It’s that time of year again. The media is flush with industry experts across the globe weighing in on what 2019 will bring for commercial real estate. Will it be business as usual or an unusual time for business? CCIM Institute, in partnership with the Alabama Center for Real Estate at the University of Alabama, recently published its fourth-quarter 2018 Commercial Real Estate Insights report on this very topic. The verdict: The probability of a commercial real estate finance disruption in the next six to 18 months is as elevated now as it was prior to the 2007-2008 recession.
The fact is, while commercial real estate has evolved into a mainstream asset, the industry is not immune from business cycles, economic recessions or disruptive “Black Swan” events – such as a trade war, currency crisis or cyberterrorism. History is not on our side. If the U.S. makes it past the second quarter, it will be the first decade since 1857 without an economic downturn. The question of the next commercial real estate finance disruption is not a matter of when, but how.
The lineup of suspects this time around includes the repeat offender of rising interest rates, the Fed’s exiting of quantitative easing, and a disruption in liquidity for commercial real estate lending as a result of accounting, regulatory, technological and financial product shake-ups. While the commercial real estate marketplace should be accustomed to changing growth drivers in the industry – remember commercial mortgage-backed securities – it appears many in commercial real estate finance may have a bit of collective amnesia.
The new commercial real estate finance disruptors. One of the biggest growth drivers altering the commercial real estate landscape is the emergence of new property types such as adaptive reuse, coworking and experiential retail. The problem lies with the current lack of lending policies and guidelines for these properties. WeWork is now New York City’s largest office tenant. Add the “Amazon effect” on retail and distribution facilities; co-warehousing as an off-chute to co-officing; and growth in adaptive reuse projects in response to a return-to-the-city trend by millennials to the mix, and you have a distinct threat to the industry if not addressed effectively. Establishing industrywide definitions of these new property classes along with underwriting requirements will allow capital to flow as it does with other well-established commercial real estate categories.
Also affecting capital flow is the Fed’s one-two punch of rate hikes and recent efforts to move away from quantitative easing. All the securities purchased during the quantitative easing period following the latest financial crisis now are being sold back into the market. And by doing so, the Fed is reinjecting risk premiums into the system – precisely what is not needed at this time.
Combine that with a concentration risk the likes of which we’ve never seen and assets being priced for perfection at record-low average cap rates of below 6 percent, and you have an environment with simply no margin for error.

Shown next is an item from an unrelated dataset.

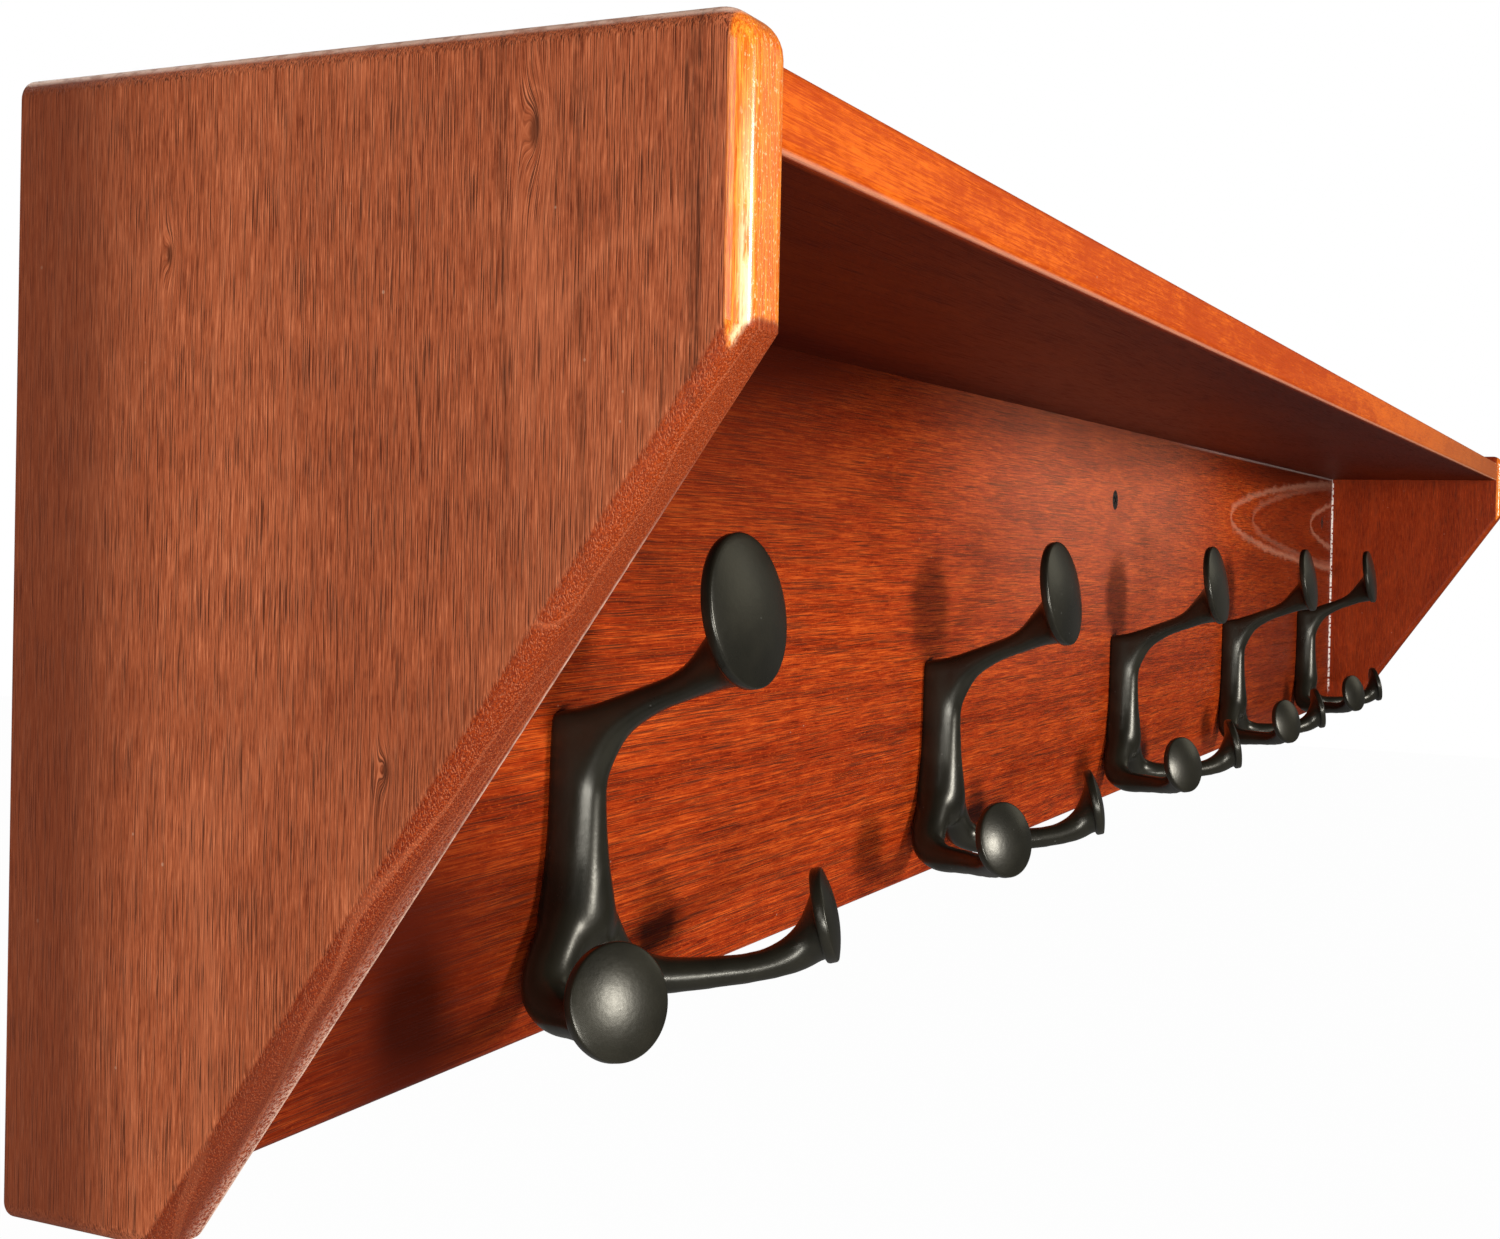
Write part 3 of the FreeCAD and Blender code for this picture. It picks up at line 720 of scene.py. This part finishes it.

If that weren’t enough, the industry also must contend with the sunsetting of London Interbank Offered Rate in 2021, the Financial Accounting Standards Board’s new expected credit loss model in 2020 and lease accounting standards, ASC 842, in 2019. According to Moody’s, the latter will add as much as $1 trillion in liabilities to corporate balance sheets, impacting long-term lease structures critical to the triple net lease market, as well as permanent debt investors (e.g., real estate investment trusts and life companies) who rely on matching their longer-term liabilities to assets with long duration cash-flow assets.
How will Colorado commercial real estate fare? On one hand, economic indicators like state-level gross domestic product suggest that Colorado has room to absorb some slowing and even a moderate disruption. Colorado’s state-level gross domestic product is at 4.9 percent, surpassed only by Michigan, Minnesota, Montana and Texas, according to the Bureau of Economic Analysis’s latest report.
On the other hand, Colorado is feeling the pressure from elevated housing prices and a shortage of skilled workforce. The U.S. Bureau of Labor Statistics’ latest figures show Colorado with an unemployment rate of 3.3 percent, up from 3 percent a year ago but still below the national average of 3.7 percent.
These two factors combined act as a deterrent to companies looking to expand or relocate to Colorado, especially with neighboring states like Arizona and Texas offering more favorable housing affordability and workforce availability. When efficiency pressures rise as a result of an economic downturn, these companies also could rethink their existing operations in the state in favor of another, thus amplifying the severity of a commercial real estate finance disruption in Colorado.
One final piece of the puzzle is Colorado’s dependence on out-of-state banking institutions. In prior disruption cycles, like the oil-patch of the mid-1980s, the savings-and-loan crisis of the late 1980s and early 1990s, and the Great Recession of 2007-2009, Colorado lost several key banking institutions, making access to capital a challenge for homebuilders, real estate developers and commercial real estate investors. Colorado’s last bank failure was Premier Bank in July 2015, but it lost as many as six in one year as recently as 2011.
This forecast is by no means a doomsday message. The cycle of commercial real estate finance has ebbed and flowed since its inception. Knowledge – and adaptability – is power. Colorado’s commercial real estate landscape remains a vibrant one with good reason. Ensuring the flow of both business and capital into the state would go a long way in lessening the impact of the inevitable downturn.